Timothy Koeth adalah seorang peneliti di University of Maryland. Pada 2013, sebuah kubus tiba di kantornya dengan catatan tanpa tanda yang bertuliskan, “Diambil dari reaktor nuklir yang coba dibangun Hitler. Karunia Ninninger. ”

Ini membuat Koeth dan timnya mendokumentasikan yang membuktikan bahwa memang ada cukup banyak batu nuklir Nazi untuk menyelesaikan reaktor selama perang, tetapi mereka tersebar di seluruh Jerman.

Sebagian besar ahli sekarang percaya bahwa kubus yang tersisa kemungkinan tidak bertahan selama beberapa dekade setelah perang, namun para peneliti Amerika memburu mereka, untuk berjaga-jaga.

“Eksperimen ini adalah upaya terakhir dan terdekat mereka untuk membuat reaktor nuklir mandiri, tetapi tidak ada cukup uranium yang ada dalam inti untuk mencapai tujuan ini,” kata Koeth sebagaimana dikutip The Vintage News 10 Agustus 2019  dari EurekAlert.

Dia menjelaskan bahwa beberapa faktor menghambat kemajuan mereka termasuk tidak memiliki cukup air berat untuk membuat reaktor yang berfungsi, bahkan jika 400 kubus sisanya telah dikirim. Inti reaktor ditempatkan di dalam cangkang grafit yang kemudian ditempatkan dalam tangki air beton. Air itu untuk membantu mengatur laju reaksi nuklir.

Kubus uranium yang diambil dari fasilitas eksperimental nuklir Jerman di Haigerloch.
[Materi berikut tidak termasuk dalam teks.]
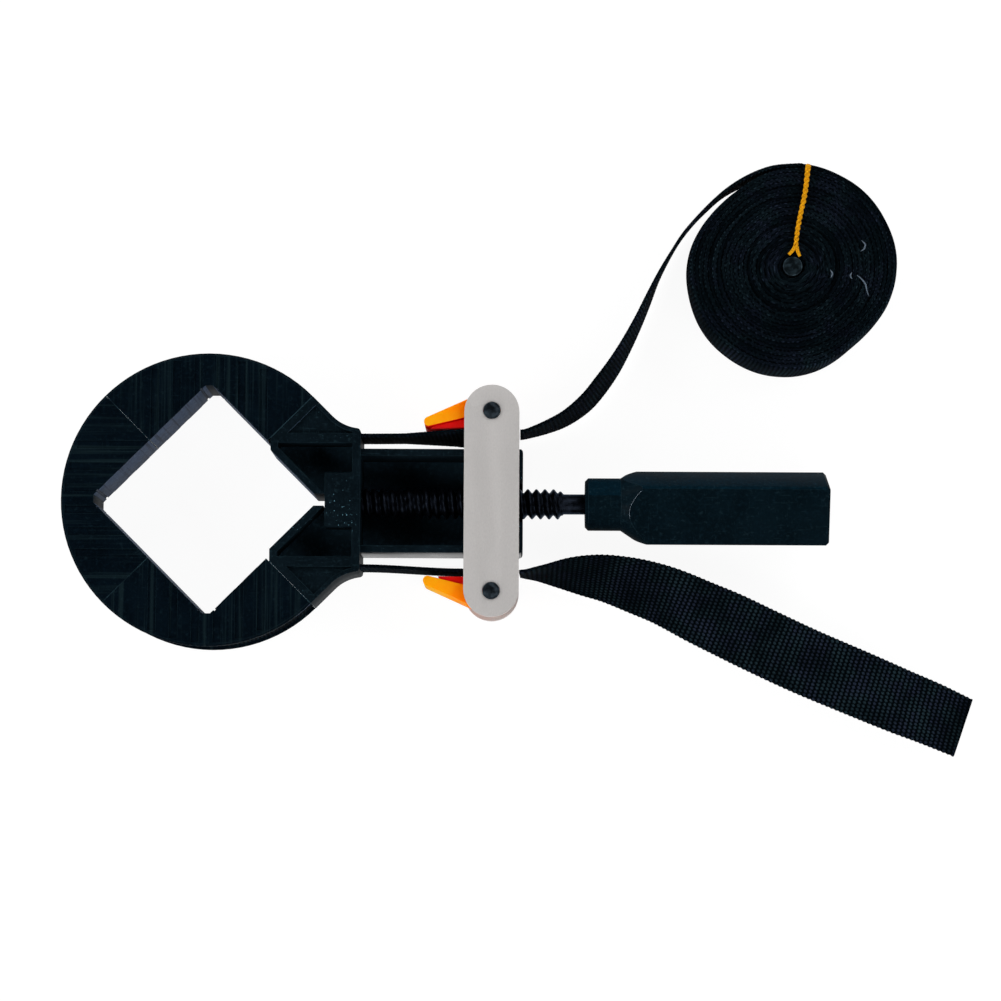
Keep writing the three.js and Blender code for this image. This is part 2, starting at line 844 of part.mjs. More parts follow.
// The least distance between the faces of neighbouring loops.
function leastCoilGap(line) {
  const spots = line.map(([x, y]) => new THREE.Vector3(x, y, 0));
  const nearest = new THREE.Vector3();
  let least = Infinity;
  for (let index = coilSteps; index < spots.length; index++) {
    const first = Math.max(index - coilSteps - 1, 0);
    for (let near = first; near <= index - coilSteps; near++) {
      const side = new THREE.Line3(spots[near], spots[near + 1]);
      side.closestPointToPoint(spots[index], true, nearest);
      least = Math.min(least, nearest.distanceTo(spots[index]));
    }
  }
  return least - strapThickness;
}

function strapCoil() {
  const line = coilLine();
  console.log("least gap between loops: " + leastCoilGap(line).toFixed(2) + " mm");
  return uprightBand(line, strapWidth, strapThickness, coilBase + strapWidth / 2);
}

// The pin that the webbing is wound on, with a head on top.
function coilCore() {
  const head = coreHeadDiameter / 2;
  const seat = coilBase + strapWidth + strapClearance;
  const profile = [
    [0, coilBase],
    [coreStemRadius, coilBase],
    [coreStemRadius, seat],
    [head, seat],
    [head, seat + coreHeadHeight - coreHeadRound],
    [head - coreHeadRound, seat + coreHeadHeight],
    [0, seat + coreHeadHeight],
  ];
  return turned(profile, ringSteps / 4).translate(coilX, coilY, 0);
}

// A round cord through points, as a tube with one ring of points at each.
function cordTube(points, diameter, sides) {
  const rings = points.map((point, index) => {
    const before = points[Math.max(index - 1, 0)];
    const after = points[Math.min(index + 1, points.length - 1)];
    const along = new THREE.Vector3().subVectors(after, before).normalize();
    const side = new THREE.Vector3(-Math.sin(rad(tieDegrees)), Math.cos(rad(tieDegrees)), 0);
    side.addScaledVector(along, -side.dot(along)).normalize();
    const other = new THREE.Vector3().crossVectors(along, side);
    const ring = [];
    for (let corner = 0; corner < sides; corner++) {
      const angle = (corner / sides) * 2 * Math.PI;
      const spot = point.clone();
      spot.addScaledVector(side, (diameter / 2) * Math.cos(angle));
      spot.addScaledVector(other, (diameter / 2) * Math.sin(angle));
      ring.push(spot);
    }
    return ring;
  });
  return loft(rings);
}

// The tie: over the coil from its core, down the outside and back under it, forked round the core's head.
function coilTie() {
  const radius = tieDiameter / 2;
  const top = coilBase + strapWidth + tieStandOff + radius;
  const outside = coilOuterRadius + tieStandOff + radius;
  const bottom = radius + tieFlatness;
  const spot = (out, height, aside) => {
    const angle = rad(tieDegrees);
    return new THREE.Vector3(
      coilX + out * Math.cos(angle) - aside * Math.sin(angle),
      coilY + out * Math.sin(angle) + aside * Math.cos(angle),
      height,
    );
  };
  const inward = coreStemRadius + tieStandOff;
  const main = [
    spot(tieForkRadius, top, 0),
    spot(outside - tieDiameter, top, 0),
    spot(outside, top - tieDiameter, 0),
    spot(outside, bottom + tieDiameter, 0),
    spot(outside - tieDiameter, bottom, 0),
    spot(inward, bottom, 0),
  ];
  const headGap = coreHeadDiameter / 2 + radius + strapClearance / 2;
  const forkOut = Math.sqrt(headGap ** 2 - tieForkSpread ** 2);
  const fork = (spread) => [spot(tieForkRadius, top, 0), spot(forkOut, top, spread)];
  return cordTube(main, tieDiameter, tieSides)
    .add(cordTube(fork(tieForkSpread), tieDiameter, tieSides))
    .add(cordTube(fork(-tieForkSpread), tieDiameter, tieSides));
}

// Materials, with the photographed colours

const blackPlastic = new THREE.MeshStandardMaterial({ color: 0x10161c, roughness: 0.45 });
const bodyPlastic = new THREE.MeshStandardMaterial({ color: 0x131a1e, roughness: 0.55 });
const gripPlastic = new THREE.MeshStandardMaterial({ color: 0x0f1418, roughness: 0.4 });
const webbing = new THREE.MeshStandardMaterial({ color: 0x10151b, roughness: 0.9 });
const brushedPlate = new THREE.MeshStandardMaterial({ color: 0xb2ada9, roughness: 0.45, metalness: 0.9 });
const darkSteel = new THREE.MeshStandardMaterial({ color: 0x1c1d20, roughness: 0.4, metalness: 0.8 });
const leverPlastic = new THREE.MeshStandardMaterial({ color: 0xff8800, roughness: 0.4 });
const tieCord = new THREE.MeshStandardMaterial({ color: 0xdcaa1e, roughness: 0.7 });

// The assembly

const clamp = new THREE.Group();

function place(name, solid, material) {
  const mesh = new THREE.Mesh(geometryOf(solid), material);
  mesh.name = name;
  clamp.add(mesh);
}

place("clamp_body", clampBody(), bodyPlastic);
place("corner_jaw_feed", cornerJaw(90), blackPlastic);
place("corner_jaw_far", cornerJaw(180), blackPlastic);
place("corner_jaw_tail", cornerJaw(270), blackPlastic);
place("screw", screw(), darkSteel);
place("handle_grip", handleGrip(), gripPlastic);
place("spindle_nut", spindleNut(), darkSteel);
place("crossbar_top", crossbarPlate(jawHeight - plateThickness), brushedPlate);
place("crossbar_bottom", crossbarPlate(0), brushedPlate);

const bothSides = [
  ["pivot_pin", pivotPin, darkSteel],
  ["strap_anvil", strapAnvil, bodyPlastic],
  ["cam_lever", camLever, leverPlastic],
  ["strap_shoulder", strapOnShoulder, webbing],
  ["strap_neck", strapOnNeck, webbing],
  ["strap_clamp", strapInCrossbar, webbing],
];
for (const [name, make, material] of bothSides) {
  place(name + "_feed", make(), material);
  place(name + "_tail", mirroredAcross(make()), material);
}

place("strap_jaw_feed", strapOnJaws(45, 135), webbing);
place("strap_jaw_far_feed", strapOnJaws(135, 180), webbing);
place("strap_jaw_far_tail", strapOnJaws(180, 225), webbing);
place("strap_jaw_tail", strapOnJaws(225, 315), webbing);
place("strap_feed", freeStrap(feedToCoil(), 3), webbing);
place("strap_tail", freeStrap(fromExit(tailRoute, -clampHalfWidth), 3), webbing);
place("strap_coil", strapCoil(), webbing);
place("coil_core", coilCore(), darkSteel);
place("coil_tie", coilTie(), tieCord);

// The origin is under the middle of the clamp itself, without its free webbing.
clamp.position.x = (ringRadius - gripEndX) / 2;

const group = new THREE.Group();
group.add(clamp);

export default group;
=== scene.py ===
"""A band clamp on a white table: jaws round a square opening, a screw with a grip, a crossbar with two cam
levers, and a band of webbing with its spare length in a coil. Metres, +Z up."""

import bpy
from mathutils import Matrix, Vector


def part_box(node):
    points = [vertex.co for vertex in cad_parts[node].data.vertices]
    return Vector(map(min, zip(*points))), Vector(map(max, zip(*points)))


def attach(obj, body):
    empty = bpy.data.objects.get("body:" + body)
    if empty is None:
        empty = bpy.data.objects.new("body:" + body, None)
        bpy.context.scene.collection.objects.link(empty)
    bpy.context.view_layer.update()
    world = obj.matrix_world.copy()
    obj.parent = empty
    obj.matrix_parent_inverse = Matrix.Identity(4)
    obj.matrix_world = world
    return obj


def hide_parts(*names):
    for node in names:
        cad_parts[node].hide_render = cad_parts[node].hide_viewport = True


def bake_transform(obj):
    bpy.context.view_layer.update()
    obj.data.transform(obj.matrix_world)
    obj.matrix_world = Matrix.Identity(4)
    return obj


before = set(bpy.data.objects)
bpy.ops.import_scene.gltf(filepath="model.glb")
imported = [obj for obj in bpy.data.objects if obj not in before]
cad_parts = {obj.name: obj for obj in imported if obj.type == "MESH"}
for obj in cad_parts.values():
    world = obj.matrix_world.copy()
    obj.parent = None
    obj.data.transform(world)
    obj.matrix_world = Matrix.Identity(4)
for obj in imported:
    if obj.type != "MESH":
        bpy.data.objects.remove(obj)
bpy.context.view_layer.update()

import math

import bmesh
import bpy
from bpy.props import FloatProperty, FloatVectorProperty, IntProperty, PointerProperty
from mathutils import Matrix, Vector

bl_info = {
    "name": "Band clamp on a table",
    "version": (1, 0, 0),
    "blender": (4, 5, 0),
    "location": "3D View > Sidebar > Clamp",
    "description": "Dresses a band clamp with webbing, plastics and metals, and lights it on a white table",
    "category": "Object",
}

# The clamp's own frame is measured from the middle of its length, and these places from the ring's centre.
RING_X = -0.0895
MID_HEIGHT = 0.015

# The jaws meet along two lines through the ring's centre, at these angles. Points that lie near them are moved
# up to them a little, so that hardly a gap is left.
RING_CENTRE = Vector((RING_X, 0, 0))
SEAMS = (math.radians(45), math.radians(135))
SEAM_NEAR = 0.00012
SEAM_MOVE = 0.00006

# How many ribs a line straight across the webbing crosses in a metre, and the distance between its rows.
RIB_SLANT = 36
ROW_PITCH = 0.00148

# The share of half the webbing's width at which its selvedge begins.
SELVEDGE = 0.955

# The steps along webbing and along thin strands, and the width of the rounded rims on pins.
WEBBING_STEP = 0.00046
STRAND_STEP = 0.0004
RIM_WIDTH = 0.0005


# Property groups


def number(name, description, default, **kind):
    return FloatProperty(name=name, description=description, default=default, **kind)


def length(name, description, default, precision=5):
    return number(name, description, default, unit="LENGTH", precision=precision)


def angle_of(name, description, degrees):
    return number(name, description, math.radians(degrees), subtype="ANGLE")


def colour_of(name, description, default):
    return FloatVectorProperty(name=name, description=description, default=default, subtype="COLOR")


class BandSizes(bpy.types.PropertyGroup):
    width: length("Width", "Width of the webbing", 0.0254)
    thickness: length("Thickness", "Thickness of the webbing", 0.0011)
    rib_pitch: length("Rib pitch", "Distance from weft rib to weft rib", 0.0016)
    rib_relief: length("Rib relief", "Height of a weft rib", 0.00011, 6)
    ring_radius: length("Ring radius", "Radius of the band's middle round the jaws", 0.0536)
    shoulder_radius: length("Shoulder radius", "Radius of the band inside a shoulder", 0.01825)


class CoilSizes(bpy.types.PropertyGroup):
    centre: FloatVectorProperty(
        name="Centre", description="Middle of the coil", default=(0.13095, 0.0898), size=2, unit="LENGTH"
    )
    radius: length("Radius", "Outer radius", 0.0402)
    inner_radius: length("Inner radius", "Radius of the innermost loop's middle", 0.00435)
    pitch: length("Pitch", "Distance from loop to loop", 0.00167)
    dent: number("Dent", "Share of the radius that the coil is pressed in by on two sides", 0.072)
    dent_angle: angle_of("Dent angle", "Where the coil is pressed in", 132)
    base: length("Base", "Height of the coil's lower edge", 0.0018)
    entry_angle: angle_of("Entry", "Where the free run joins the coil", 84)
    tie_angle: angle_of("Tie", "Where the tie crosses the coil", 81)
    tie_diameter: length("Tie diameter", "Diameter of the tie's cord", 0.0020)
    core_radius: length("Core radius", "Radius of the core's head", 0.0037)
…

Kesalahan perhitungan mereka bukan satu-satunya masalah yang mereka hadapi. Persaingan  yang tidak produktif juga harus disalahkan atas proyek yang macet itu.  “Jika tJerman mengumpulkan sumber daya mereka dan tidak membuat mereka terbagi di antara divisi yang berbeda dan bersaing, mungkin mereka dapat membangun reaktor nuklir yang berfungsi baik,” kata Koeth.

Pendekatan itu, katanya, digunakan oleh orang Amerika di Proyek Manhattan dan sukses besar. “Program Jerman terbagi dan kompetitif,” jelasnya, “Sedangkan, di bawah kepemimpinan Jenderal Leslie Groves, Proyek Manhattan terpusat dan kolaboratif.”

Akhirnya ketidakmampuan untuk bekerja sama inilah yang membuat Jerman kedodoran dalam perlombaan membangun reaktor nuklir. Koeth mencatat bahwa, meskipun Jerman adalah tempat fisika nuklir dimulai, dan itu beberapa tahun sebelum Amerika Serikat secara aktif mengejar ide itu, ada sedikit peluang Jerman akan berhasil.

Tentu saja ini adalah hasil yang diinginkan Sekutu,  bahwa Nazi tidak memperoleh energi nuklir. Jika mereka memiliki teknologi nuklir, jelas perang akan berakhir dengan cara yang sangat berbeda.